## Required task
Check every line below for the string "bends", and copy the lines that contain it.

## Given entries
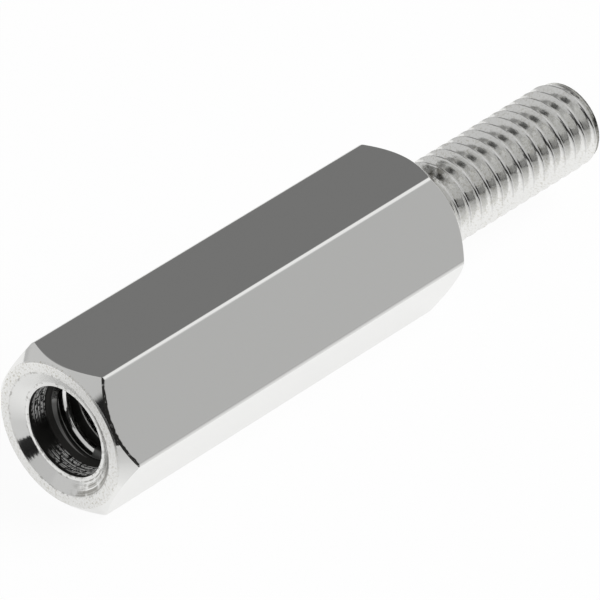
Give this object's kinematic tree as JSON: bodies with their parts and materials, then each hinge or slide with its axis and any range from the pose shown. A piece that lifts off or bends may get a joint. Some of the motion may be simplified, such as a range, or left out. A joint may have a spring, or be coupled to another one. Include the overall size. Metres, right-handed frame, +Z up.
{
  "type": "hex standoff",
  "caption": "Hexagonal male-female threaded spacer: chamfered hex bar with a countersunk blind tapped hole in one end and a threaded stud on the other.",
  "frame": {"origin": "centre of the whole part along and across its axis, at the height of the flat that it lies on", "axes": "+X along the axis from the tapped end face towards the stud's tip, +Z up from the resting flat, +Y level"},
  "size_m": [0.0232, 0.0058, 0.005],
  "materials": {
    "nickel_plate": "bright nickel plating on brass"
  },
  "bodies": {
    "root": {"standoff": "nickel_plate"}
  },
  "joints": []
}
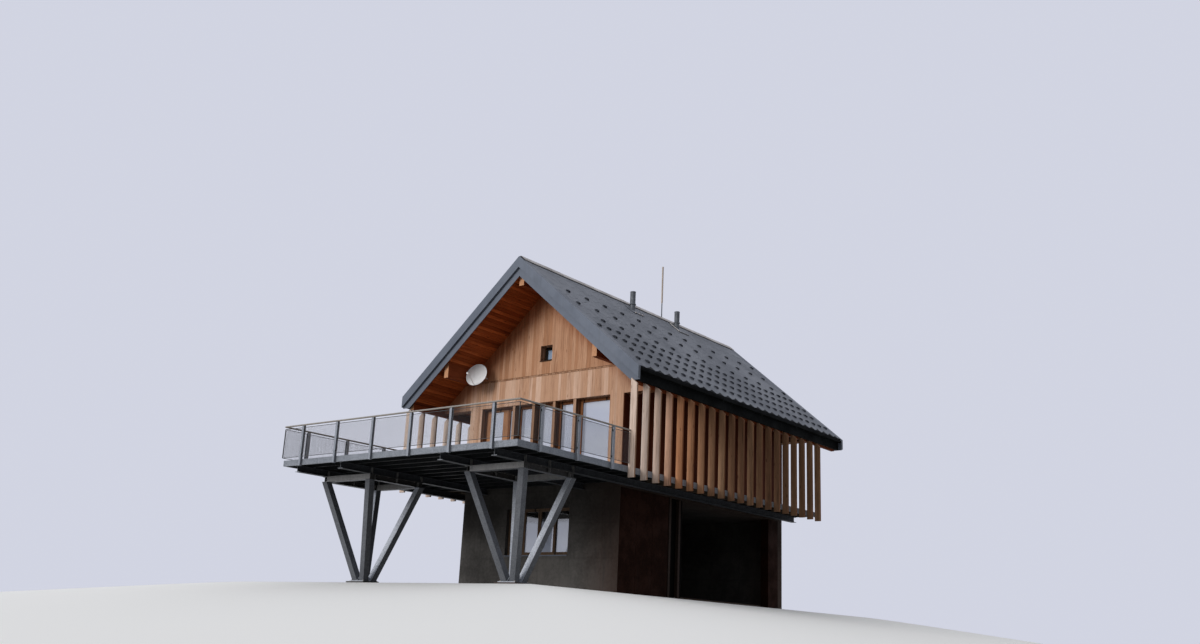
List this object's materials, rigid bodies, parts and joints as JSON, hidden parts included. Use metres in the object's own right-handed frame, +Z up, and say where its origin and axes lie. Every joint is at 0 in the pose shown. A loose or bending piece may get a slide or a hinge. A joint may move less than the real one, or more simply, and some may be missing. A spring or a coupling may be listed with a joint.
{
  "type": "alpine chalet",
  "caption": "Alpine chalet with a steep metal roof, timber gable, slatted side galleries and a railed steel terrace on inverted-pyramid stands.",
  "frame": {"origin": "at ground level, under the middle of the whole building's box", "axes": "+Z up, +Y along the ridge from the terrace to the rear, +X to the right seen from the terrace side"},
  "size_m": [9.92, 18.16, 12.6564],
  "materials": {
    "roof_metal": "matt blue-grey coated metal",
    "trim_metal": "satin blue-grey folded sheet",
    "gutter_metal": "near-black coated sheet",
    "soffit_wood": "red-brown stained boards",
    "larch": "vertical larch boards, lightly weathered",
    "dark_boards": "dark red-brown boards",
    "pale_wood": "planed timber ends",
    "fin_wood": "weathered planks, grey to orange-brown",
    "window_timber": "oiled window timber",
    "glass": "clear double glazing",
    "steel": "grey-blue coated structural steel",
    "galvanised": "dull galvanised steel",
    "deck_grey": "weathered grey boards",
    "concrete": "fair-faced grey concrete",
    "rust_panel": "dark brown cladding",
    "dish_grey": "matt pale grey coating"
  },
  "bodies": {
    "root": {"roof_covering_left": "roof_metal", "roof_covering_right": "roof_metal", "roof_body_left": "soffit_wood", "roof_body_right": "soffit_wood", "ridge_cap": "trim_metal", "verge_front": "trim_metal", "verge_rear": "trim_metal", "gutters": "gutter_metal", "ridge_purlin": "pale_wood", "side_purlins": "pale_wood", "gable_front": "larch", "gable_rear": "larch", "front_piers": "larch", "rear_wall": "larch", "side_wall_left": "dark_boards", "side_wall_right": "dark_boards", "front_window_frames": "window_timber", "gable_window_frames": "window_timber", "lower_window_frame": "window_timber", "window_glass": "glass", "upper_floor": "concrete", "loft_floor": "pale_wood", "gallery_floors": "deck_grey", "edge_channel": "steel", "fins_left": "fin_wood", "fins_right": "fin_wood", "deck_boards": "deck_grey", "deck_joists": "galvanised", "primary_beams": "steel", "stand_left": "steel", "stand_right": "steel", "foot_pads": "concrete", "rail_posts": "steel", "handrail": "galvanised", "rail_panels_front": "galvanised", "rail_panels_sides": "galvanised", "lower_wall_front": "concrete", "lower_wall_left": "concrete", "lower_wall_right": "rust_panel", "lower_wall_rear": "concrete", "bay_wall": "dark_boards", "lower_floor": "concrete", "bay_posts": "galvanised", "flues_and_mast": "galvanised", "satellite_dish": "dish_grey"}
  },
  "joints": []
}
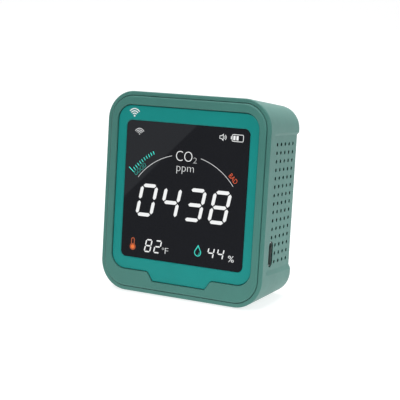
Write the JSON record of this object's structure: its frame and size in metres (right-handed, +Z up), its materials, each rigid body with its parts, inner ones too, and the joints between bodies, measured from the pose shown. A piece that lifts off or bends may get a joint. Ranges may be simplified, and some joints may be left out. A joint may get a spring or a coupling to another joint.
{
  "type": "desktop carbon dioxide monitor",
  "caption": "Square desktop air-quality monitor: a dark display in a coloured fascia and frame, a tapered case with side vents, a USB-C inlet and sprung push buttons on the back.",
  "frame": {"origin": "on the table, under the middle of the case's bounding box", "axes": "+Z up, the display faces -Y and leans back 5 degrees, the vents with the USB-C inlet are on +X"},
  "size_m": [0.0692, 0.036, 0.0766],
  "materials": {
    "case_plastic": "fine moulded grain, satin",
    "frame_plastic": "fine moulded grain, satin",
    "fascia_plastic": "smooth satin",
    "window_acrylic": "polished dark tint",
    "panel_glass": "dark polished",
    "guide_acrylic": "frosted white",
    "bracket_plastic": "plain black",
    "ribbon_film": "amber film",
    "board_laminate": "green solder mask",
    "chip_resin": "moulded resin",
    "shield_steel": "tinned",
    "socket_steel": "stamped, satin",
    "black_plastic": "plain black",
    "white_plastic": "natural nylon",
    "gilt_brass": "gold flash",
    "filter_membrane": "matt white membrane",
    "battery_foil": "foil pouch",
    "foam_rubber": "closed-cell foam",
    "lead_rubber": "soft wire sleeve",
    "cap_plastic": "satin",
    "screw_steel": "blackened",
    "mesh_fabric": "fine woven mesh",
    "foot_rubber": "matt black"
  },
  "bodies": {
    "case": {"rear_housing": "case_plastic", "front_frame": "frame_plastic", "teal_fascia": "fascia_plastic", "display_window": "window_acrylic", "lcd_panel": "panel_glass", "backlight_guide": "guide_acrylic", "display_bracket": "bracket_plastic", "display_flex": "ribbon_film", "main_board": "board_laminate", "board_chips": "chip_resin", "radio_board": "board_laminate", "radio_shield": "shield_steel", "sounder": "black_plastic", "usb_shell": "socket_steel", "usb_tongue": "black_plastic", "sensor_board": "board_laminate", "sensor_pins": "gilt_brass", "sensor_cell": "gilt_brass", "sensor_filter": "filter_membrane", "climate_board": "board_laminate", "climate_chip": "chip_resin", "battery": "battery_foil", "battery_pad": "foam_rubber", "battery_plug": "white_plastic", "battery_leads": "lead_rubber", "button_board": "board_laminate", "tact_switches": "black_plastic", "ribbon_sockets": "white_plastic", "button_ribbon": "ribbon_film", "case_screws": "screw_steel", "board_screws": "screw_steel", "button_board_screws": "screw_steel", "dust_mesh_right": "mesh_fabric", "dust_mesh_left": "mesh_fabric", "front_feet": "foot_rubber", "rear_feet": "foot_rubber"},
    "power_button": {"power_cap": "cap_plastic", "power_plunger": "white_plastic"},
    "alarm_button": {"alarm_cap": "cap_plastic", "alarm_plunger": "white_plastic"},
    "unit_button": {"unit_cap": "cap_plastic", "unit_plunger": "white_plastic"}
  },
  "joints": [
    {"name": "power_press", "type": "slide", "parent": "case", "child": "power_button", "axis": [0, -0.9962, 0.0872], "range_m": [0, 0.0004], "stiffness_N_per_m": 500, "springref_m": -0.0002},
    {"name": "alarm_press", "type": "slide", "parent": "case", "child": "alarm_button", "axis": [0, -0.9962, 0.0872], "range_m": [0, 0.0004], "stiffness_N_per_m": 500, "springref_m": -0.0002},
    {"name": "unit_press", "type": "slide", "parent": "case", "child": "unit_button", "axis": [0, -0.9962, 0.0872], "range_m": [0, 0.0004], "stiffness_N_per_m": 500, "springref_m": -0.0002}
  ]
}
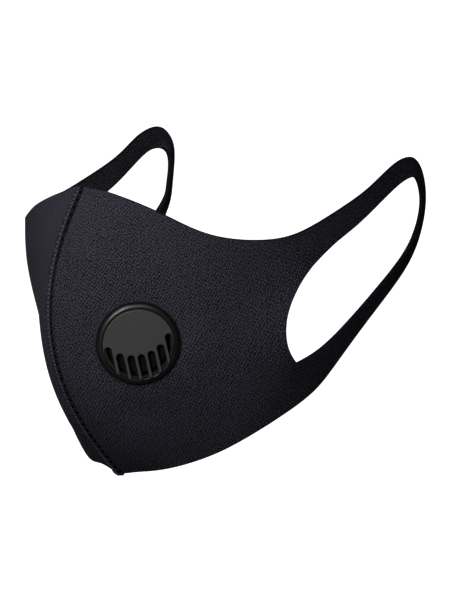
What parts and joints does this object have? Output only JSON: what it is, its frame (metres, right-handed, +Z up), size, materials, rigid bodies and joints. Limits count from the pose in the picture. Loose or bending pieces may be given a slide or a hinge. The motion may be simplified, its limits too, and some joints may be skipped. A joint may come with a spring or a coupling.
{
  "type": "neoprene face mask",
  "caption": "Contoured cloth face mask in its worn form, joined by a seam down the middle, with a die-cut ear loop on each side and a round slotted exhalation valve.",
  "frame": {"origin": "where the mask rests on the bridge of the nose: the upper end of the centre seam, in the middle of the cloth's thickness", "axes": "-Y is the way the wearer looks, +X is the wearer's left, +Z is up; the centre seam lies in x = 0"},
  "size_m": [0.1473, 0.1648, 0.135],
  "materials": {
    "neoprene_cloth": "fine knit face on thin foam",
    "seam_thread": "flat overlock stitching",
    "valve_plastic": "satin moulded",
    "valve_silicone": "smooth"
  },
  "bodies": {
    "root": {"left_panel": "neoprene_cloth", "right_panel": "neoprene_cloth", "centre_seam": "seam_thread", "valve_cap": "valve_plastic", "valve_base": "valve_plastic", "valve_flap": "valve_silicone"}
  },
  "joints": []
}
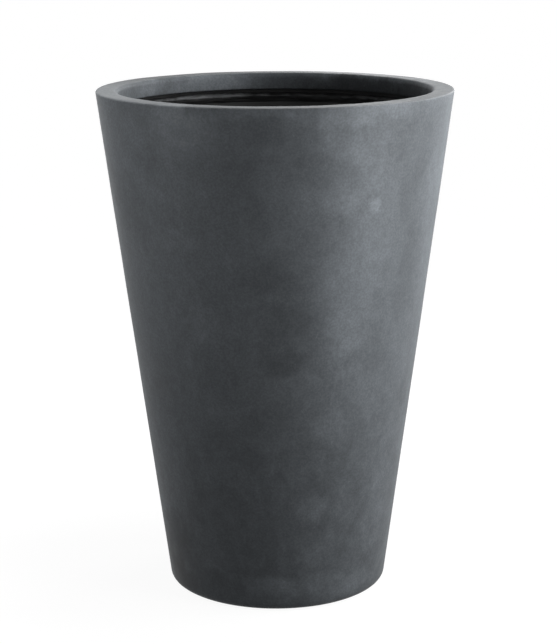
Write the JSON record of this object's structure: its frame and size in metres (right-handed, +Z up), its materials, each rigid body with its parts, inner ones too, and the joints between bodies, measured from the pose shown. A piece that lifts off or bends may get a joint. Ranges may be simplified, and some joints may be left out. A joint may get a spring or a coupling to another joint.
{
  "type": "cone planter",
  "caption": "Tall free-standing cone planter in grey fibre cement, with a turned-in rim, a sealed black inside and a pull-out drain plug.",
  "frame": {"origin": "on the ground, under the centre of the base", "axes": "+Z up along the cone's axis, out of the mouth; +Y to the back and +X to the right as in the picture"},
  "size_m": [0.4891, 0.4892, 0.7],
  "materials": {
    "fibre_cement": "matt, lightly sanded, blue-grey through-coloured cement",
    "laminate": "rough glass-fibre reinforced cement",
    "sealer": "satin black bituminous coat",
    "roving": "glass roving soaked in black resin, satin and lumpy",
    "bush_rubber": "matt moulded rubber",
    "plug_rubber": "matt moulded rubber"
  },
  "bodies": {
    "planter": {"face_coat": "fibre_cement", "wall_laminate": "laminate", "lip_laminate": "laminate", "base_laminate": "laminate", "seal_coat": "sealer", "stiffening_hoop": "roving", "drain_bush": "bush_rubber"},
    "plug": {"drain_plug": "plug_rubber"}
  },
  "joints": [
    {"name": "plug_lift", "type": "slide", "parent": "planter", "child": "plug", "axis": [0, 0, 1], "range_m": [0, 0.72]}
  ]
}
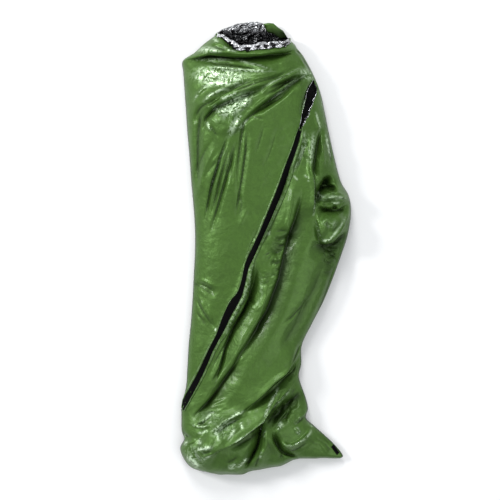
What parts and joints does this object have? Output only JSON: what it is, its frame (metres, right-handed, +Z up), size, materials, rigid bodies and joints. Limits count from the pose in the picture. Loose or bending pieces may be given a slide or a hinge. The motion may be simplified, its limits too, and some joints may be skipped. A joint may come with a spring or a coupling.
{
  "type": "emergency sleeping bag",
  "caption": "Emergency sleeping bag of green metallised film, laid out on its back: a folded, hollow tube open at the head, with a silver inside, a black closure tape across it and a toe tab.",
  "frame": {"origin": "under the middle of the bag, on the surface that it lies on", "axes": "+Y along the bag towards its open head end, +Z up, +X to the bag's right as seen from above with the head at the top"},
  "size_m": [0.612, 1.6222, 0.1535],
  "materials": {
    "green_film": "glossy crinkled film, green outside",
    "silver_film": "metallised, crinkled: the film's inner side",
    "black_tape": "hook-and-loop tape",
    "black_tab": "woven tab"
  },
  "bodies": {
    "root": {"bag_shell": "green_film", "closure_tape": "black_tape", "closure_tape_open_half": "black_tape", "foot_tab": "black_tab"}
  },
  "joints": []
}
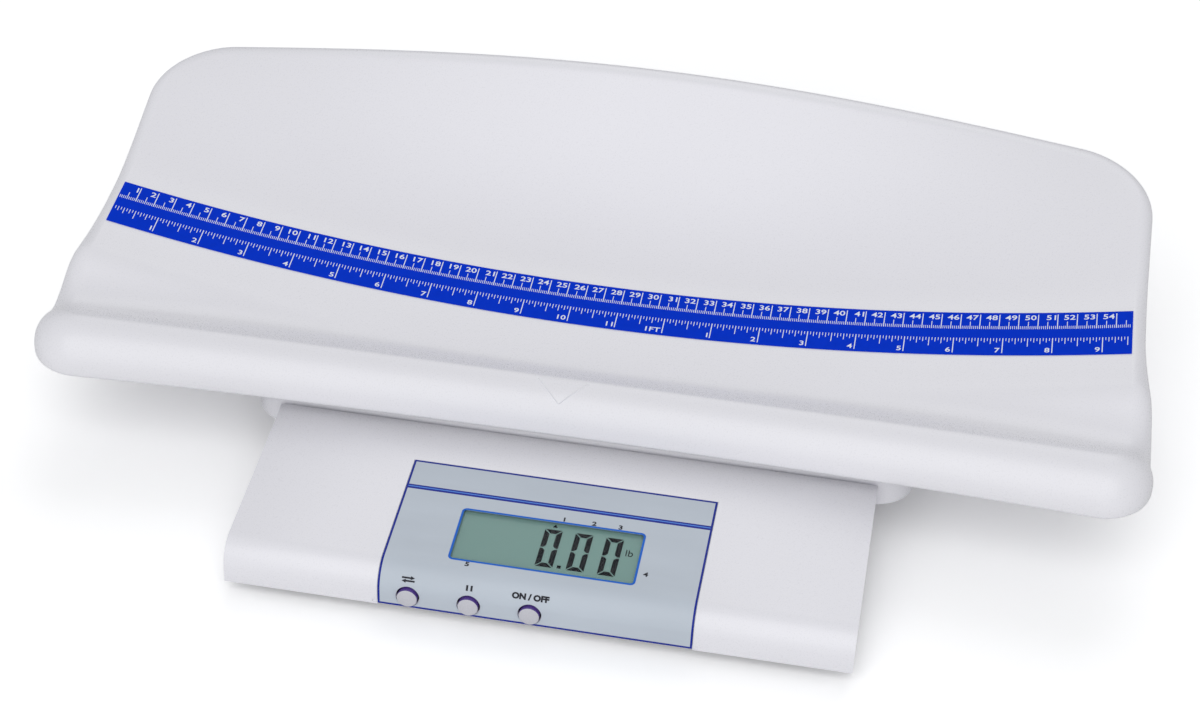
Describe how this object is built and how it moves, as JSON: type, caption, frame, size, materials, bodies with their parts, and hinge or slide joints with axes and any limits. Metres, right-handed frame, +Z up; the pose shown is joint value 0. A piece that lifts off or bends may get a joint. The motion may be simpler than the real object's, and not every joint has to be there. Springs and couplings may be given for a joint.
{
  "type": "digital baby weighing scale",
  "caption": "Low electronic scale with a curved, blue-ruled infant tray on a load-cell platform and a sloped front console with a display and push buttons.",
  "frame": {"origin": "on the table, under the middle of the whole object's box", "axes": "+Z up, +X to the right of a user who faces the display, +Y from the display towards the raised rear wall of the tray"},
  "size_m": [0.5748, 0.3332, 0.1372],
  "materials": {
    "white_shell": "satin",
    "white_cover": "satin",
    "tape_blue": "matte",
    "overlay_silver": "satin",
    "window_clear": "polished",
    "lcd_green": "satin",
    "button_silver": "satin",
    "inner_grey": "matte",
    "board_green": "satin",
    "black_plastic": "matte",
    "steel": "brushed",
    "zinc_screw": "satin",
    "dark_bolt": "satin",
    "cell_aluminium": "satin",
    "gauge_seal": "satin",
    "foot_rubber": "matte",
    "battery_wrap": "gloss",
    "contact_nickel": "satin",
    "lead_grey": "matte",
    "lead_red": "matte"
  },
  "bodies": {
    "base": {"load_cell": "cell_aluminium", "strain_gauges": "gauge_seal", "cell_spacer_bottom": "steel", "cell_bolts_bottom": "dark_bolt", "overload_stops": "zinc_screw", "upper_housing": "white_cover", "base_plate": "inner_grey", "housing_screws": "zinc_screw", "rubber_feet": "foot_rubber", "overlay_panel": "overlay_silver", "display_window": "window_clear", "lcd_panel": "lcd_green", "lcd_holder": "inner_grey", "main_board": "board_green", "board_screws": "zinc_screw", "tact_switches": "black_plastic", "key_board": "board_green", "battery_holder": "inner_grey", "batteries": "battery_wrap", "battery_contacts": "contact_nickel", "cell_cable": "lead_grey", "battery_leads": "lead_red"},
    "platform": {"tray": "white_shell", "measuring_tape": "tape_blue", "tray_mounts": "inner_grey", "tray_screws": "zinc_screw", "platform_cover": "white_cover", "platform_frame": "steel", "cell_spacer_top": "steel", "cell_bolts_top": "dark_bolt"},
    "button_unit": {"button_unit": "button_silver"},
    "button_hold": {"button_hold": "button_silver"},
    "button_power": {"button_power": "button_silver"},
    "battery_door": {"battery_door": "inner_grey"}
  },
  "joints": [
    {"name": "platform_load", "type": "slide", "parent": "base", "child": "platform", "axis": [0, 0, -1], "range_m": [0, 0.0003], "stiffness_N_per_m": 150000, "springref_m": -0.0002},
    {"name": "button_unit_press", "type": "slide", "parent": "base", "child": "button_unit", "axis": [0, 1, 0], "range_m": [0, 0.0006], "stiffness_N_per_m": 1500, "springref_m": -0.0005},
    {"name": "button_hold_press", "type": "slide", "parent": "base", "child": "button_hold", "axis": [0, 1, 0], "range_m": [0, 0.0006], "stiffness_N_per_m": 1500, "springref_m": -0.0005},
    {"name": "button_power_press", "type": "slide", "parent": "base", "child": "button_power", "axis": [0, 1, 0], "range_m": [0, 0.0006], "stiffness_N_per_m": 1500, "springref_m": -0.0005},
    {"name": "battery_door_slide", "type": "slide", "parent": "base", "child": "battery_door", "axis": [0, 1, 0], "range_m": [0, 0.036]}
  ]
}
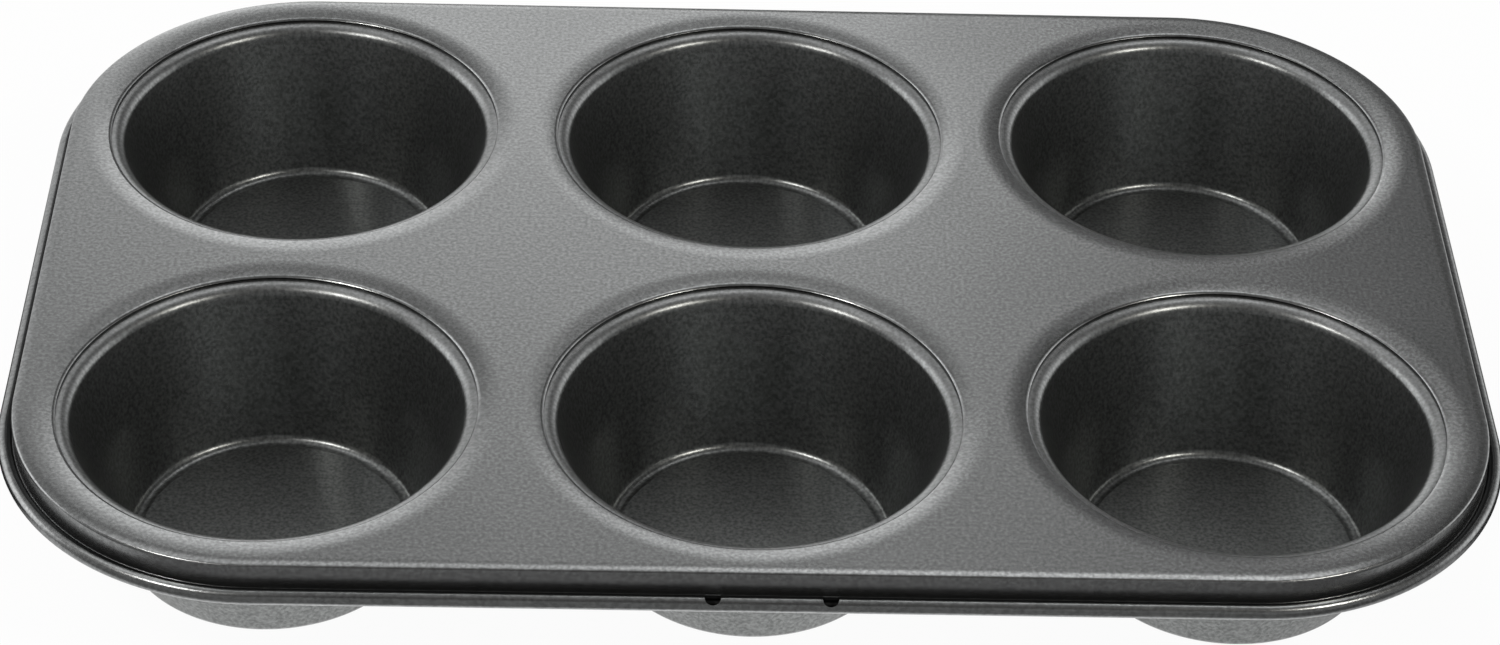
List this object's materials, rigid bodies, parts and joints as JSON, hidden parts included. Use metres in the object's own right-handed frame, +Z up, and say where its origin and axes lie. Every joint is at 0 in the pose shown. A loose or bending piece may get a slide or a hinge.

## Output of the task
Give this object's kinematic tree as JSON: bodies with their parts and materials, then each hinge or slide with its axis and any range from the pose shown. A piece that lifts off or bends may get a joint. Some of the motion may be simplified, such as a range, or left out. A joint may have a spring, or be coupled to another one. Include the overall size. Metres, right-handed frame, +Z up.
Write the JSON record of this object's structure: its frame and size in metres (right-handed, +Z up), its materials, each rigid body with its parts, inner ones too, and the joints between bodies, measured from the pose shown. A piece that lifts off or bends may get a joint. Ranges may be simplified, and some joints may be left out. A joint may get a spring or a coupling to another joint.
Write the JSON record of this object's structure: its frame and size in metres (right-handed, +Z up), its materials, each rigid body with its parts, inner ones too, and the joints between bodies, measured from the pose shown. A piece that lifts off or bends may get a joint. Ranges may be simplified, and some joints may be left out. A joint may get a spring or a coupling to another joint.
Describe how this object is built and how it moves, as JSON: type, caption, frame, size, materials, bodies with their parts, and hinge or slide joints with axes and any limits. Metres, right-handed frame, +Z up; the pose shown is joint value 0. A piece that lifts off or bends may get a joint. The motion may be simpler than the real object's, and not every joint has to be there. Springs and couplings may be given for a joint.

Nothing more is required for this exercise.